Despite being the butt of many jokes, Cousins is a top-20 quarterback, and Shanahan loves him. 

In order to determine if the polarizing quarterback that yells funny would be an improvement, or if a move would even make sense, let’s take a look at some interesting numbers, including salary. 

First, “wins” are not a quarterback stat. Team environments and opponents aren’t always transferable. Mitchell Trubisky has more wins (and NVPs!) than Deshaun Watson, but Watson is undeniably better. 

Cousins is a career 51-51-2 starter. Garoppolo’s record (24-8) is better, but again, wins aren’t a QB stat. 

Cousins’ biggest draw to 49ers fans might be the fact that he is not Garoppolo. But that’s also Garoppolo’s advantage over Cousins. The two couldn’t be more dissimilar. 

The biggest knocks on Garoppolo are that he gets hurt too much and he doesn’t throw deep. 

Cousins’ best attributes might be his durability and his willingness to throw beyond the sticks. 

He’s missed just one game since becoming a full-time starter in 2015 (and that was when Minnesota rested their starters in Week 17 of 2019). That’s as reliable as it gets. 

Remaining healthy was no small feat, either. The Vikings have often been at the bottom of the league’s offensive line rankings. Cousins was sacked 40, 28 and 39 times the last three seasons. PFF ranked Minnesota’s line 29th, 19th and 26th those years. 

Despite the lack of protection, Cousins remained in the upper-echelon of passing. He’s eclipsed 4,000 passing yards in five of his six starting seasons. His one year below (2019) actually earned him his second Pro Bowl nod. 

Per Pro Football Reference, Cousins was hit 78 times last season, yet did not miss a game. For scale, Garoppolo has been hit 50 times over his last 25 games. 

Cousins has the physical toughness that Shanahan covets. Look at C.J. Beathard (who coincidentally was compared to Cousins when drafted). 

Cousins had a better interception rate (2.5%) in 2020 than both Garoppolo (3.6%) and Nick Mullens (3.7%) and just one more fumble (in two more starts) than the two 49ers combined. 

He is also not afraid to air it out. His 7.22 net yards gained per pass attempt in 2020 would also add some depth to the play-action offense. 

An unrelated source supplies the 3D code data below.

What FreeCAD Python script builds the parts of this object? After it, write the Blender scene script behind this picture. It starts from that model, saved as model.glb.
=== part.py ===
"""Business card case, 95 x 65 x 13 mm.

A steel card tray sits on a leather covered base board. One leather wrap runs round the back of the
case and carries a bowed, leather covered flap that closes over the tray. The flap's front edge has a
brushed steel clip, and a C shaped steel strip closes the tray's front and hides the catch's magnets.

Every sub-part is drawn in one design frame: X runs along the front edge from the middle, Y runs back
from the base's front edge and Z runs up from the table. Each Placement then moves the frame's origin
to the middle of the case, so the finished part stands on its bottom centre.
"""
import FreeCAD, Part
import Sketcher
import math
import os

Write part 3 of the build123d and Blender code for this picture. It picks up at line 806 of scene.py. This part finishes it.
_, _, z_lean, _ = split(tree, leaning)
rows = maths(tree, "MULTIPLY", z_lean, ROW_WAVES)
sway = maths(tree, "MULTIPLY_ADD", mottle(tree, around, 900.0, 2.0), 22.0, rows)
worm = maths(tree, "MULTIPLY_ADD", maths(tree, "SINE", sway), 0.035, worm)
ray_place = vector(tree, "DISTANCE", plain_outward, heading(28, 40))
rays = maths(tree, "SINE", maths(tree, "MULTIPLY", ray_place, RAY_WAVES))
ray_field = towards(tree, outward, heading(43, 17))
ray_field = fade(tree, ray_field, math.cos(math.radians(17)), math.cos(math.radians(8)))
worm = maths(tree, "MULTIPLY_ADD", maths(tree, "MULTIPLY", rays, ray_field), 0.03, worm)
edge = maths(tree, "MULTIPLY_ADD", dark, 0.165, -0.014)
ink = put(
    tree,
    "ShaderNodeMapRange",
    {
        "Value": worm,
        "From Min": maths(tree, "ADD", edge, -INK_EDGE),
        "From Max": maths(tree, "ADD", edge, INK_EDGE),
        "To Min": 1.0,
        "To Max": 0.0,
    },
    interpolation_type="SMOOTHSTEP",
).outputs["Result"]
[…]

Per Next Gen Stats, Cousins was ninth in average completed air yards (6.8) while Garoppolo was 39th (3.9). Cousins was also 15th on longest completed air distance (55.6). Garoppolo ranked 41st (43.1). 

It also should be noted that Cousins has many more complete options than Garoppolo, especially when going deep. 

He’s had three excellent deep-threats while Garoppolo has rarely had the personnel. Throwing deep is much more enticing when you have Adam Thielen, Stefon Diggs and Justin Jefferson. 

It’s arguable that the 49ers would have made the playoffs had Cousins been their quarterback last season. 

That could be true, but it still doesn’t mean he’s a better fit than Garoppolo. He’s exponentially more expensive, and takes more late-game risks. 

In their careers, Cousins has thrown 31 interceptions in the fourth quarter or later on 1,082 attempts (2.87%), while Garoppolo has thrown four on 241 attempts (1.66%) (per PFR). 

He would also cost a lot more than Garoppolo. He would be $31 million on the cap ($41 million dead) in 2021, and another $45 million in 2022 (per Spotrac). His contract makes Garoppolo’s $26.4 million cap hit in 2021 and $27 million cap hit in 2022 look like a bargain. 

Cousins would improve the 49ers’ passing numbers, but his salary would hurt the overall talent on the roster. 

That essentially eliminates any chance of the 49ers re-signing Kerry Hyder Jr., Jason Verrett and Trent Williams. 

Add in that San Francisco would at minimum have to trade its second-round pick to acquire Cousins, and you lose another key asset. It makes zero sense. 

That damning reason is enough to avoid Cousins.